RECORD SET
* * *
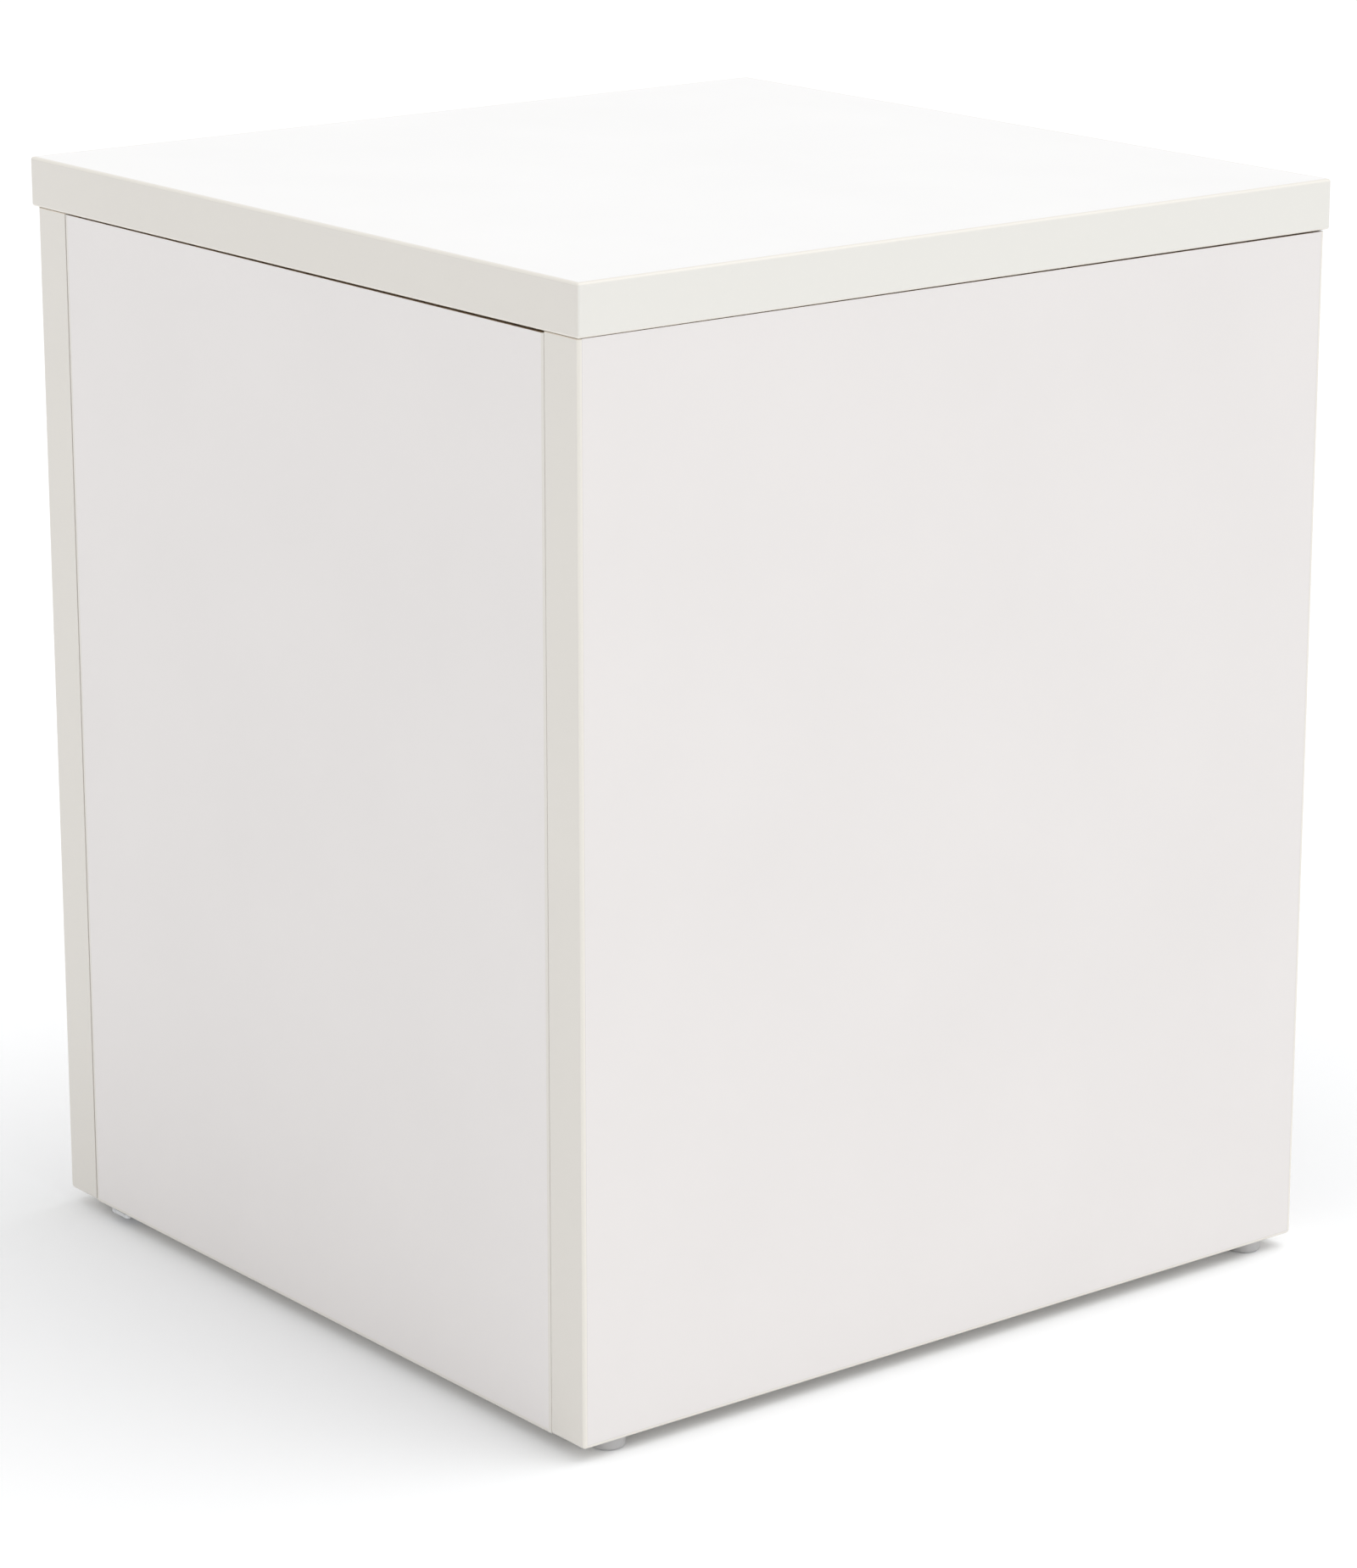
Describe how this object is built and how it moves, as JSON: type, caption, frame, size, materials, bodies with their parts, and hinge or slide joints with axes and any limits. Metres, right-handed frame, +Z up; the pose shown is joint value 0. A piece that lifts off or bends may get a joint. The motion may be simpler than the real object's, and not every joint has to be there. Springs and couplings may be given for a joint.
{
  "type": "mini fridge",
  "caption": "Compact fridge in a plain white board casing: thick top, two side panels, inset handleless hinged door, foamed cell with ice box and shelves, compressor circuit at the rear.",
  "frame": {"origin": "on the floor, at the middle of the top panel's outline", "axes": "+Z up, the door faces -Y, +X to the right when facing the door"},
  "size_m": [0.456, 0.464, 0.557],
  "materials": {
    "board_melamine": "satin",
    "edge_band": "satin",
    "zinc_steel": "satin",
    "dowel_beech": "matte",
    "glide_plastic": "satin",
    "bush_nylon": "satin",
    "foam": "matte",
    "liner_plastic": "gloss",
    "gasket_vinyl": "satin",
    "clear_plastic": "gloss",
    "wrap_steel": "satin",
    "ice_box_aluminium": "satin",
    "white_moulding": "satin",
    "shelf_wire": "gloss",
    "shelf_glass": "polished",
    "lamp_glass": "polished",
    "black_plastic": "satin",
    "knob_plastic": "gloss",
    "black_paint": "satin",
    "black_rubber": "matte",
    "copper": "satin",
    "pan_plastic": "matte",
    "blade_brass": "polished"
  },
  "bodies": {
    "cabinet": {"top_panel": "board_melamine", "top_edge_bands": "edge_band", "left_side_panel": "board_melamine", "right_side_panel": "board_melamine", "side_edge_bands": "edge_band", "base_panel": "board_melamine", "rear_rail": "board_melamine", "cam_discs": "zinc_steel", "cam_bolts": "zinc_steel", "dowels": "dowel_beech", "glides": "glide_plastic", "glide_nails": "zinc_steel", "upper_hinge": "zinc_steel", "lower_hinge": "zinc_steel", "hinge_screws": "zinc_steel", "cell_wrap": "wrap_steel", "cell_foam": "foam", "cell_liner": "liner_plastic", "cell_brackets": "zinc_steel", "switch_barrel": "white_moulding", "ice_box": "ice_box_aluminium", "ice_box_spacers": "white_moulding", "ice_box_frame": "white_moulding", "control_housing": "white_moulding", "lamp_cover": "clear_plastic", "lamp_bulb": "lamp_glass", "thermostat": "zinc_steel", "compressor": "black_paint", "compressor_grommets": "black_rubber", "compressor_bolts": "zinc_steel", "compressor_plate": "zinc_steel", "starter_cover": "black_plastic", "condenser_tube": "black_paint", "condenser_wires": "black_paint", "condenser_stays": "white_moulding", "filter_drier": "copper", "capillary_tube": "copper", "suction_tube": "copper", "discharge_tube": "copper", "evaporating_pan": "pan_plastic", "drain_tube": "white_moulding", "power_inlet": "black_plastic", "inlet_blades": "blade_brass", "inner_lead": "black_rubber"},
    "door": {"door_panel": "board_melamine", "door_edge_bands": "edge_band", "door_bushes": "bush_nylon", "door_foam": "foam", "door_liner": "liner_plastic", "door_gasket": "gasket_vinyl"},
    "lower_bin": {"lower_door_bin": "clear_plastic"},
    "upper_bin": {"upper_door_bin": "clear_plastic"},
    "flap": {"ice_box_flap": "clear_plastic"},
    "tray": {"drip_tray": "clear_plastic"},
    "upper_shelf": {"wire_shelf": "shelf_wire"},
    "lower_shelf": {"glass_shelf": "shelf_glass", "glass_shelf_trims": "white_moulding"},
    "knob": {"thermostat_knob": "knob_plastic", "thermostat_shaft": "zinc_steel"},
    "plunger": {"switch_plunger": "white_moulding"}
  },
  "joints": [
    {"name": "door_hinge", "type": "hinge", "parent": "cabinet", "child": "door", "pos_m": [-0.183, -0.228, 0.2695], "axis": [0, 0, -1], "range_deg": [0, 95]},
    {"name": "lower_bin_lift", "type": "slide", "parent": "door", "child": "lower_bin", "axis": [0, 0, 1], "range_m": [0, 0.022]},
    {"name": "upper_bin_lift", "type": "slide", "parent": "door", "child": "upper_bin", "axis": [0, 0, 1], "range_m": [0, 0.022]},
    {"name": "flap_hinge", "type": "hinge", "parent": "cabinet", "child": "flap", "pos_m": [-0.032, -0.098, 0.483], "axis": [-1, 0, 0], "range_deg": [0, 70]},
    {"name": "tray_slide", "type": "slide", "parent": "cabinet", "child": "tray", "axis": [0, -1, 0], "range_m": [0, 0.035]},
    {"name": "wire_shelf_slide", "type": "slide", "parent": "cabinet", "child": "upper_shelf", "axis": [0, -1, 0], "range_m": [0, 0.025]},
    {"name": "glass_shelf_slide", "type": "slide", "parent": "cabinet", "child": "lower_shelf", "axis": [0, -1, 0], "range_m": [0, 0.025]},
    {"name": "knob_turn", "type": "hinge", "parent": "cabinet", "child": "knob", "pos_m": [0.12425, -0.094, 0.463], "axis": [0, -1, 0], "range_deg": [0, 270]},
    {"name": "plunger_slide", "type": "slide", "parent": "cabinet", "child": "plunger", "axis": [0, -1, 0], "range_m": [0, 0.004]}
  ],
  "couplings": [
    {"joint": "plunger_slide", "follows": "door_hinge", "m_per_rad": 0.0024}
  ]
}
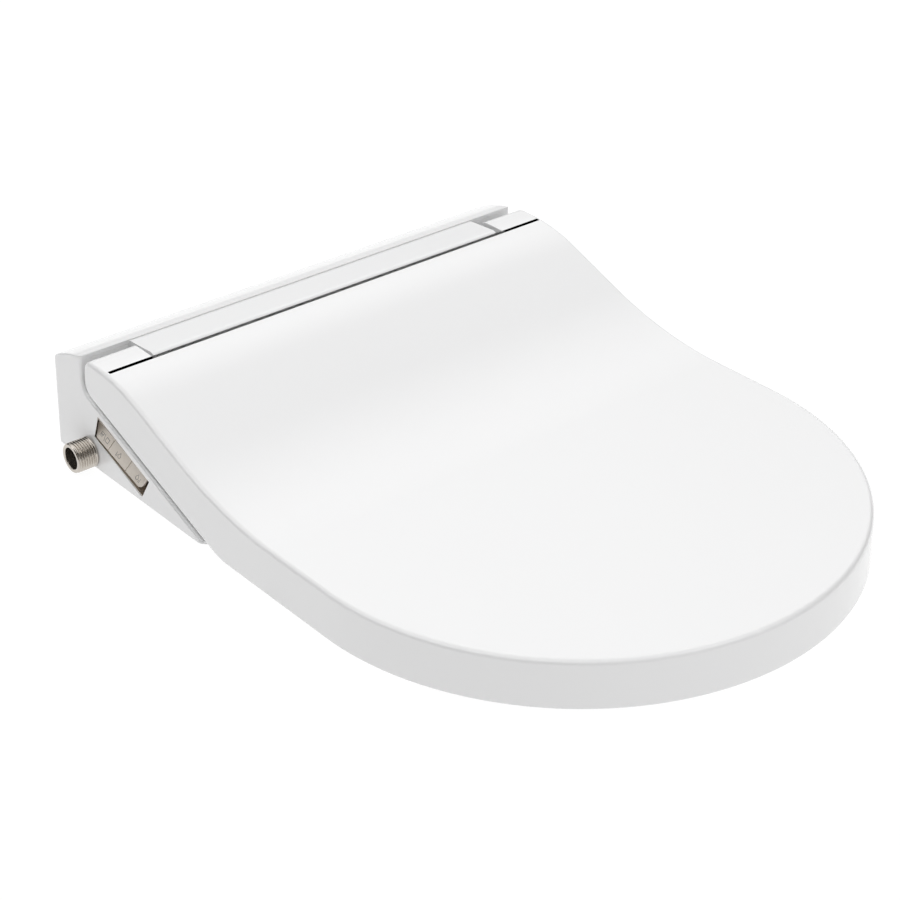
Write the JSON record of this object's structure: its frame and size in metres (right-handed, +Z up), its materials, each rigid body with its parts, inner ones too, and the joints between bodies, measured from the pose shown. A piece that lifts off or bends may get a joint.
* * *
EXERCISE PROMPT
Exact output of every entry is required.

FULL SOLUTION
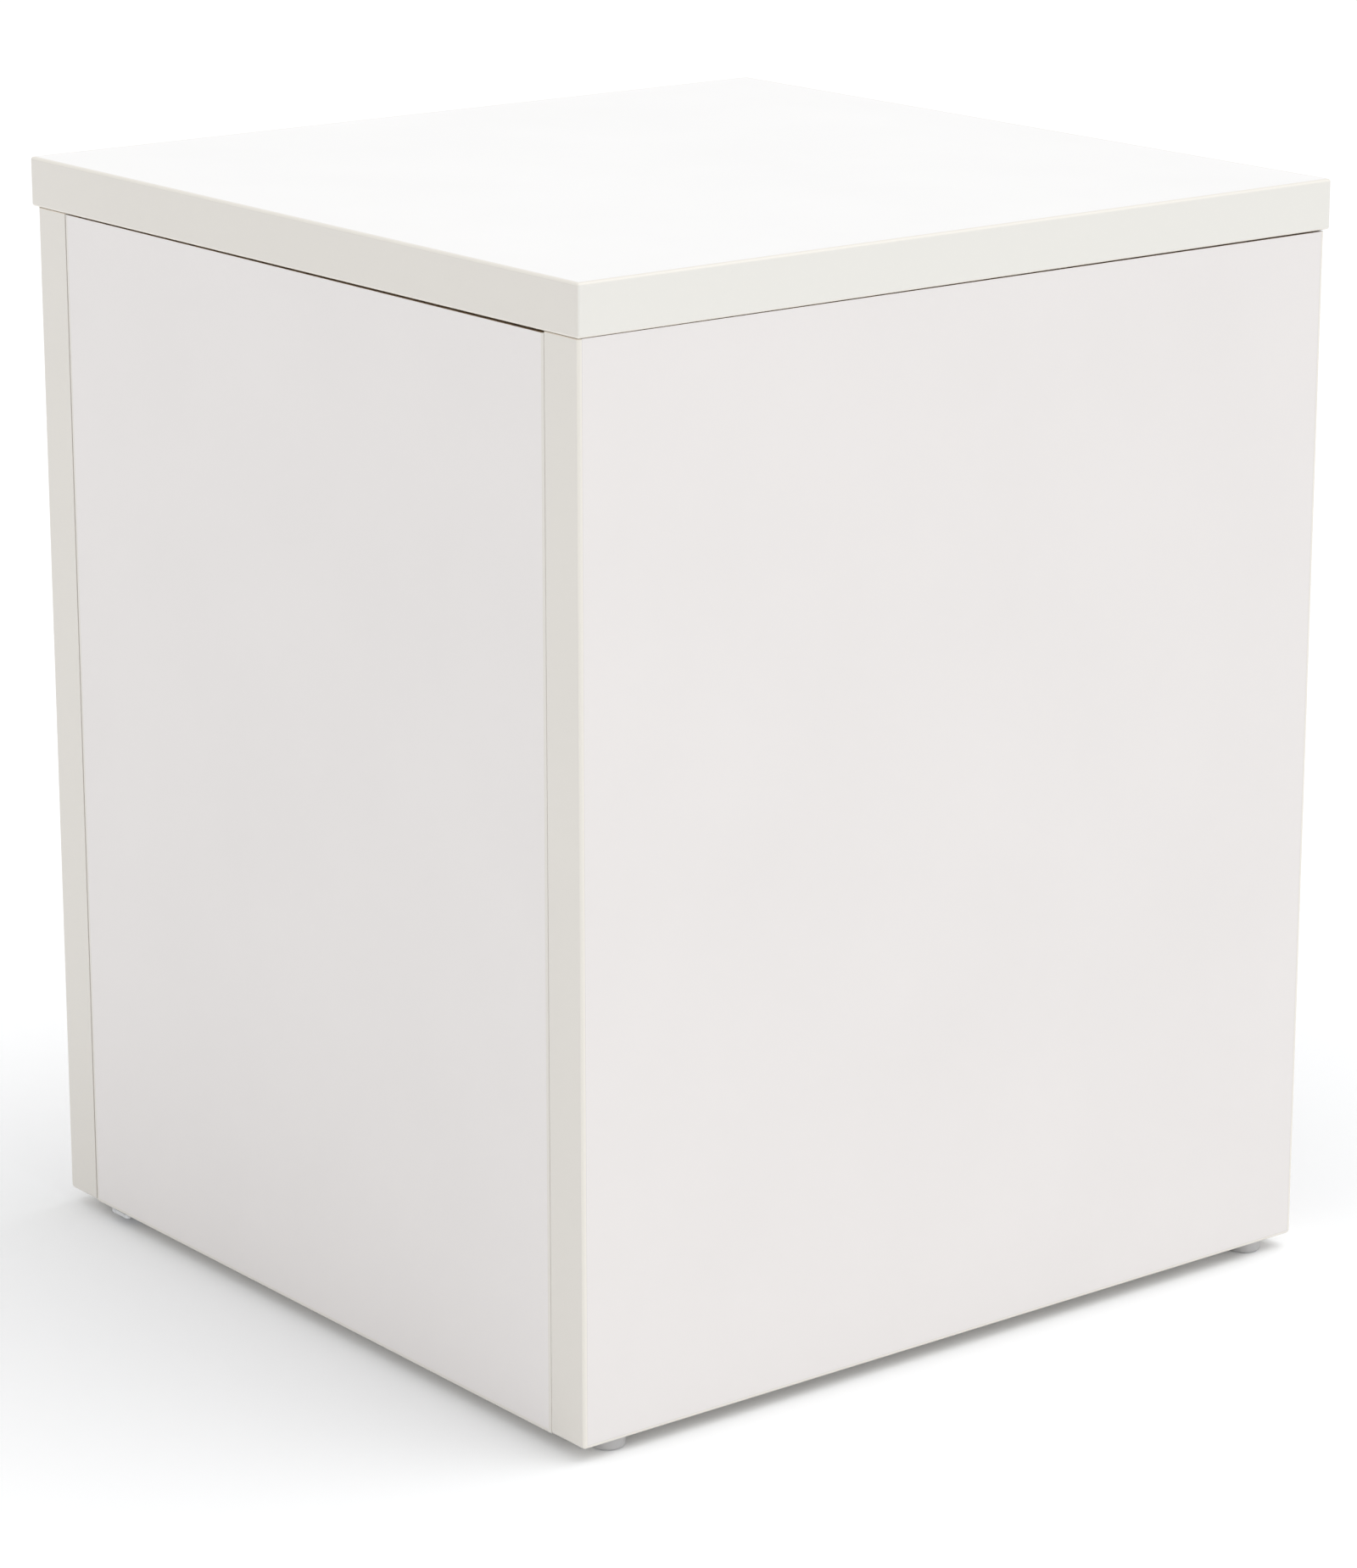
Describe how this object is built and how it moves, as JSON: type, caption, frame, size, materials, bodies with their parts, and hinge or slide joints with axes and any limits. Metres, right-handed frame, +Z up; the pose shown is joint value 0. A piece that lifts off or bends may get a joint. The motion may be simpler than the real object's, and not every joint has to be there. Springs and couplings may be given for a joint.
{
  "type": "mini fridge",
  "caption": "Compact fridge in a plain white board casing: thick top, two side panels, inset handleless hinged door, foamed cell with ice box and shelves, compressor circuit at the rear.",
  "frame": {"origin": "on the floor, at the middle of the top panel's outline", "axes": "+Z up, the door faces -Y, +X to the right when facing the door"},
  "size_m": [0.456, 0.464, 0.557],
  "materials": {
    "board_melamine": "satin",
    "edge_band": "satin",
    "zinc_steel": "satin",
    "dowel_beech": "matte",
    "glide_plastic": "satin",
    "bush_nylon": "satin",
    "foam": "matte",
    "liner_plastic": "gloss",
    "gasket_vinyl": "satin",
    "clear_plastic": "gloss",
    "wrap_steel": "satin",
    "ice_box_aluminium": "satin",
    "white_moulding": "satin",
    "shelf_wire": "gloss",
    "shelf_glass": "polished",
    "lamp_glass": "polished",
    "black_plastic": "satin",
    "knob_plastic": "gloss",
    "black_paint": "satin",
    "black_rubber": "matte",
    "copper": "satin",
    "pan_plastic": "matte",
    "blade_brass": "polished"
  },
  "bodies": {
    "cabinet": {"top_panel": "board_melamine", "top_edge_bands": "edge_band", "left_side_panel": "board_melamine", "right_side_panel": "board_melamine", "side_edge_bands": "edge_band", "base_panel": "board_melamine", "rear_rail": "board_melamine", "cam_discs": "zinc_steel", "cam_bolts": "zinc_steel", "dowels": "dowel_beech", "glides": "glide_plastic", "glide_nails": "zinc_steel", "upper_hinge": "zinc_steel", "lower_hinge": "zinc_steel", "hinge_screws": "zinc_steel", "cell_wrap": "wrap_steel", "cell_foam": "foam", "cell_liner": "liner_plastic", "cell_brackets": "zinc_steel", "switch_barrel": "white_moulding", "ice_box": "ice_box_aluminium", "ice_box_spacers": "white_moulding", "ice_box_frame": "white_moulding", "control_housing": "white_moulding", "lamp_cover": "clear_plastic", "lamp_bulb": "lamp_glass", "thermostat": "zinc_steel", "compressor": "black_paint", "compressor_grommets": "black_rubber", "compressor_bolts": "zinc_steel", "compressor_plate": "zinc_steel", "starter_cover": "black_plastic", "condenser_tube": "black_paint", "condenser_wires": "black_paint", "condenser_stays": "white_moulding", "filter_drier": "copper", "capillary_tube": "copper", "suction_tube": "copper", "discharge_tube": "copper", "evaporating_pan": "pan_plastic", "drain_tube": "white_moulding", "power_inlet": "black_plastic", "inlet_blades": "blade_brass", "inner_lead": "black_rubber"},
    "door": {"door_panel": "board_melamine", "door_edge_bands": "edge_band", "door_bushes": "bush_nylon", "door_foam": "foam", "door_liner": "liner_plastic", "door_gasket": "gasket_vinyl"},
    "lower_bin": {"lower_door_bin": "clear_plastic"},
    "upper_bin": {"upper_door_bin": "clear_plastic"},
    "flap": {"ice_box_flap": "clear_plastic"},
    "tray": {"drip_tray": "clear_plastic"},
    "upper_shelf": {"wire_shelf": "shelf_wire"},
    "lower_shelf": {"glass_shelf": "shelf_glass", "glass_shelf_trims": "white_moulding"},
    "knob": {"thermostat_knob": "knob_plastic", "thermostat_shaft": "zinc_steel"},
    "plunger": {"switch_plunger": "white_moulding"}
  },
  "joints": [
    {"name": "door_hinge", "type": "hinge", "parent": "cabinet", "child": "door", "pos_m": [-0.183, -0.228, 0.2695], "axis": [0, 0, -1], "range_deg": [0, 95]},
    {"name": "lower_bin_lift", "type": "slide", "parent": "door", "child": "lower_bin", "axis": [0, 0, 1], "range_m": [0, 0.022]},
    {"name": "upper_bin_lift", "type": "slide", "parent": "door", "child": "upper_bin", "axis": [0, 0, 1], "range_m": [0, 0.022]},
    {"name": "flap_hinge", "type": "hinge", "parent": "cabinet", "child": "flap", "pos_m": [-0.032, -0.098, 0.483], "axis": [-1, 0, 0], "range_deg": [0, 70]},
    {"name": "tray_slide", "type": "slide", "parent": "cabinet", "child": "tray", "axis": [0, -1, 0], "range_m": [0, 0.035]},
    {"name": "wire_shelf_slide", "type": "slide", "parent": "cabinet", "child": "upper_shelf", "axis": [0, -1, 0], "range_m": [0, 0.025]},
    {"name": "glass_shelf_slide", "type": "slide", "parent": "cabinet", "child": "lower_shelf", "axis": [0, -1, 0], "range_m": [0, 0.025]},
    {"name": "knob_turn", "type": "hinge", "parent": "cabinet", "child": "knob", "pos_m": [0.12425, -0.094, 0.463], "axis": [0, -1, 0], "range_deg": [0, 270]},
    {"name": "plunger_slide", "type": "slide", "parent": "cabinet", "child": "plunger", "axis": [0, -1, 0], "range_m": [0, 0.004]}
  ],
  "couplings": [
    {"joint": "plunger_slide", "follows": "door_hinge", "m_per_rad": 0.0024}
  ]
}
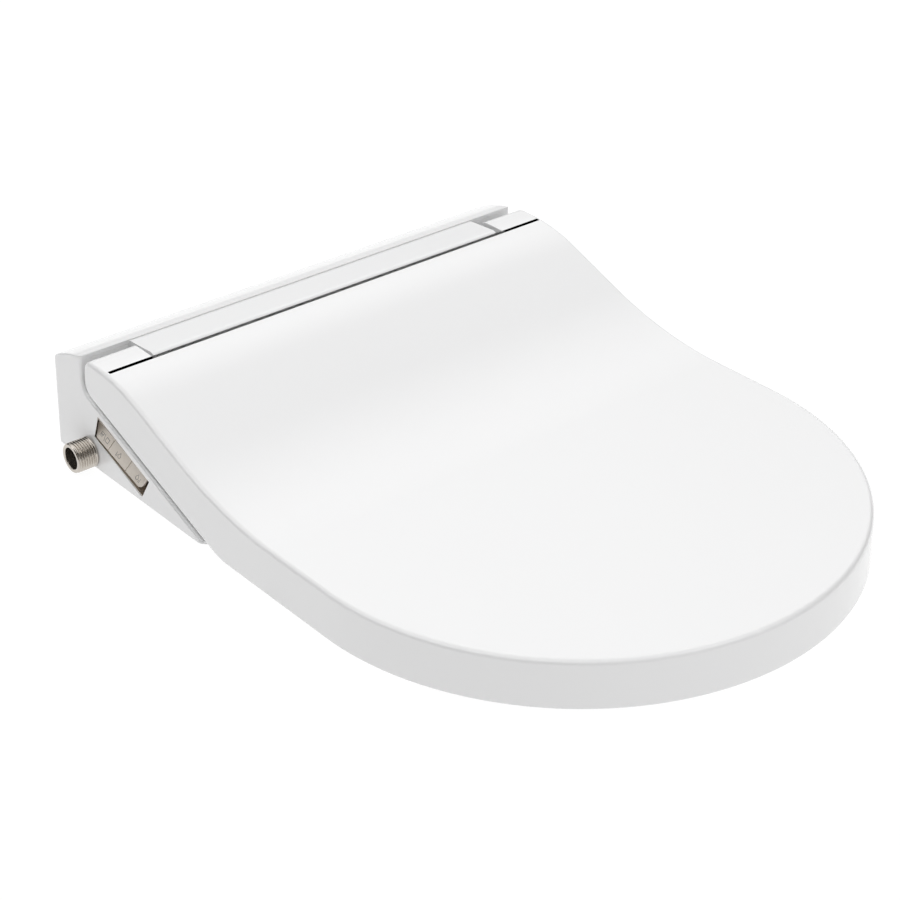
Write the JSON record of this object's structure: its frame and size in metres (right-handed, +Z up), its materials, each rigid body with its parts, inner ones too, and the joints between bodies, measured from the pose shown. A piece that lifts off or bends may get a joint.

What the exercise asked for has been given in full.